Ecrit par Eudes Labrusse
Mise en scène de Jérôme Imard et Eudes Labrusse
Avec Eva Castro, Jérôme Imard, Denis Jousselin, Serpentine Teyssier, Philipp Weissert et Christian Roux au piano
Lumières : Laurent Vergnaud
Réalisation scénographie : Katia et Alain Dufourcq
Musique : Christian Roux Costumes
Accessoires : Cécile Pelletier
Dès les premiers mots prononcés, vous comprenez que vous allez devoir vous accrocher, qu’un flot de paroles ininterrompu va vous tomber dessus dont vous craignez qu’il vous noie si vous relâchiez une seconde votre attention et laissiez un subtil indice vous échapper.
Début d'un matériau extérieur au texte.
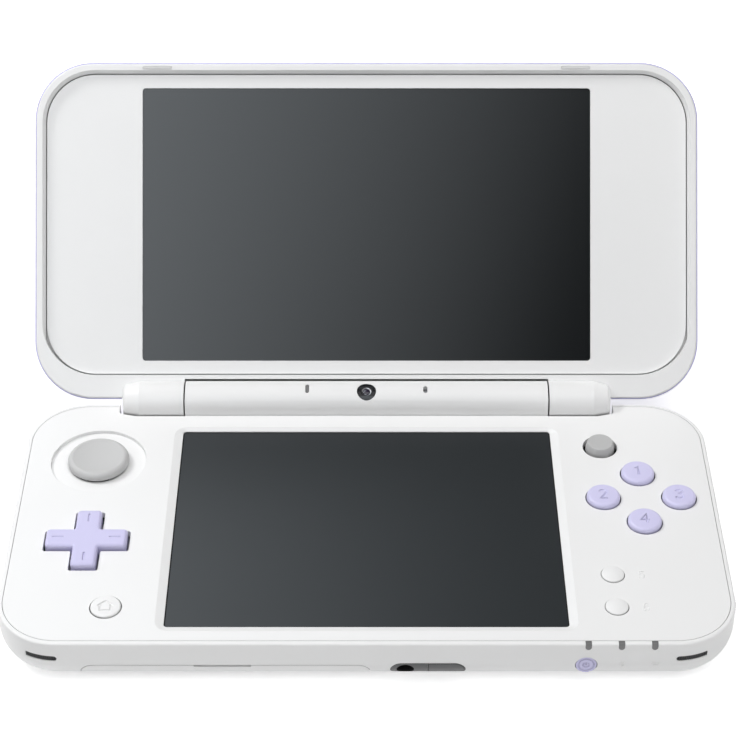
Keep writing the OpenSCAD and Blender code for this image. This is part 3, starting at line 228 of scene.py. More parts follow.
def dark_finish(name, colour, roughness, haze=0.02):
    """Dark clear plastic or glass: a smooth surface with a trace of haze in its gloss."""
    finish = Finish(name)
    film = finish.noise(35, detail=3)
    fine = finish.noise(0.3, detail=2)
    finish.colour = finish.mix(film, colour, tone(colour, 0.85))
    finish.gloss = (film - 0.5) * haze + roughness
    finish.set(Base_Color=finish.colour, Roughness=finish.gloss)
    finish.relief(fine, 0.0002, 0.05)
    return finish


lens_black = dark_finish("lens_black", (0.012, 0.012, 0.014), 0.08).material
paint(lens_black, "outer_cameras")


def centre(node):
    """The middle of a CAD piece's box."""
    low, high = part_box(node)
    return (low + high) / 2


def place(name, mesh, material, body):
    """Puts a finished mesh on a body."""
    mesh.name = name
    mesh.materials.clear()
    mesh.materials.append(material)
    piece = bpy.data.objects.new(name, mesh)
    bpy.context.scene.collection.objects.link(piece)
    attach(piece, body)
    return piece


def turned(profile, base, axis, closed=False, steps=48):
    """A turned form: its profile is points (radius, height) in mm from base along axis."""
    form = bmesh.new()
    turn = Vector(axis).to_track_quat("Z", "Y").to_matrix()
    rings = []
    for radius, height in profile:
        count = steps if radius > 0 else 1
        rings.append([form.verts.new(Vector(base) + turn @ Vector((
            radius * MM * math.cos(2 * math.pi * i / steps),
            radius * MM * math.sin(2 * math.pi * i / steps), height * MM))) for i in range(count)])
    pairs = list(zip(rings, rings[1:])) + ([(rings[-1], rings[0])] if closed else [])
    for low, high in pairs:
        for i in range(steps):
            j = (i + 1) % steps
            corners = [low[i % len(low)], low[j % len(low)], high[j % len(high)], high[i % len(high)]]
            form.faces.new(list(dict.fromkeys(corners)))
    bmesh.ops.recalc_face_normals(form, faces=form.faces)
    mesh = bpy.data.meshes.new("turned")
    form.to_mesh(mesh)
    form.free()
    mesh.shade_smooth()
    mesh.set_sharp_from_angle(angle=math.radians(40))
    return mesh


def lens(name, base, axis, radius, body):
    """A camera: a grey ring in its hole, round a small domed glass with a coated glint."""
    ring = [(0.62, -0.22), (0.62, 0.0), (0.72, 0.10), (0.92, 0.12), (1, 0.02), (1, -0.22)]
    ring = [(radius * share, height) for share, height in ring]
    place(name + "_ring", turned(ring, base, axis, closed=True), lens_ring, body)
    glass_r, crown, sunk = radius * 0.6, 0.22, 0.12
    dome = [(0, -0.2), (glass_r, -0.2)]
    dome += [(glass_r * math.cos(a), crown * math.sin(a) - sunk) for a in map(math.radians, range(0, 90, 18))]
    place(name + "_glass", turned(dome + [(0, crown - sunk)], base, axis), lens_coat, body)


lens_ring = pressed_steel("lens_ring", (0.30, 0.30, 0.31), 0.35, (1, 1, 1))
coat = Finish("lens_coat")
tint = coat.noise(2.5)
coat.set(Base_Color=coat.mix(tint, (0.02, 0.016, 0.03), (0.03, 0.02, 0.045)), Roughness=0.05 + tint * 0.02,
         Coat_Weight=1.0)
coat.relief(coat.noise(0.3), 0.0002)
lens_coat = coat.material
LENS_X, LENS_Z, LENS_R = 17.5, 0.75, 1.0
for side, x in (("left", -LENS_X), ("right", LENS_X)):
    lens("outer_lens_" + side, (x * MM, centre("outer_cameras").y, LENS_Z * MM), (0, 0, -1), LENS_R, "base")

# --- Inside the base ---------------------------------------------------------------------------
# The main board lies on the bottom case's ribs, with the battery, the card slots and the radio
# below it. The rubber sheets, the switches and the volume control stand on it.

board = Finish("solder_mask")
track = board.add("ShaderNodeTexBrick", {"offset": 0.5}, {
    "Vector": board.place, "Scale": 260.0, "Color1": (0.012, 0.10, 0.055), "Color2": (0.016, 0.125, 0.07),
    "Mortar": (0.02, 0.2, 0.10), "Mortar Size": 0.06})
blotch = board.noise(6, detail=3)
board.set(Base_Color=board.mix(blotch * 0.5, track, (0.01, 0.08, 0.045)),
          Roughness=0.35 + (blotch - 0.5) * 0.2)
board.relief(board.noise(0.4), 0.01, 0.05)
paint(board.material, "main_board")

wrap = Finish("cell_wrap")
crease = wrap.noise(4, detail=4, stretch=(1, 3, 1))
wrap.set(Base_Color=wrap.mix(crease, (0.06, 0.062, 0.07), (0.10, 0.10, 0.11)),
         Metallic=0.35, Roughness=0.4 + (crease - 0.5) * 0.3)
wrap.relief(crease, 0.04, 0.3)
paint(wrap.material, "battery")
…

Aucun auteur depuis Michel Butor dans La Modification ne vous avait interpelé comme cela à la deuxième personne du pluriel, vous trainant de force dans l’intrigue sans même vous demander si vous êtes prêt ou si vous n’êtes pas trop sensible. Vous devez supporter une atmosphère pesante, lestée de non-dits qui filtrent douloureusement et passer d’une introspection à une autre, changer mentalement de lieu par la magie d’une mise en scène épurée mais très astucieuse, parce qu’un projecteur s’est allumé ou qu’un personnage a fait le tour d’une table ou que le piano lâche une musique qui vous transporte. A votre grande surprise, vous tenez bon, vous écoutez passionné, voire hypnotisé, comme si les acteurs vous parlaient à vous seul. Les longues phrases paraissent infinies mais vous absorbez sans effort des structures lexicales complexes qui s’enchainent ou plutôt s’emboitent. Vous découvrez – vous le saviez mais ne l’aviez jamais expérimenté de la sorte – que l’on n’a pas toujours besoin de notes pour faire de la musique. Vous acceptez que l’auteur veuille écrire un thriller et donc joue longuement avec vous avant de cracher le morceau. Et quel morceau ! Chaque révélation vous fout une grande claque dans la tronche parce que vous êtes sensible aux troubles humains et aux drames du monde, surtout quand ils touchent l’enfance innocente. Vous avez l’impression de faire un cauchemar éveillé et ce sentiment nouveau est une formidable jouissance car les acteurs sont crédibles et la trame palpitante. A un moment, vous comprenez qu’Elias Leister va disparaitre pour la dernière fois dans un noir absolu et que les lumières vont se rallumer pour de belles salves d’applaudissements auxquelles vous participerez généreusement. Vous sortez alors de votre meilleur cauchemar et vous savez bien qu’au fond, c’est maintenant, de retour au quotidien, que vous commencerez à dormir.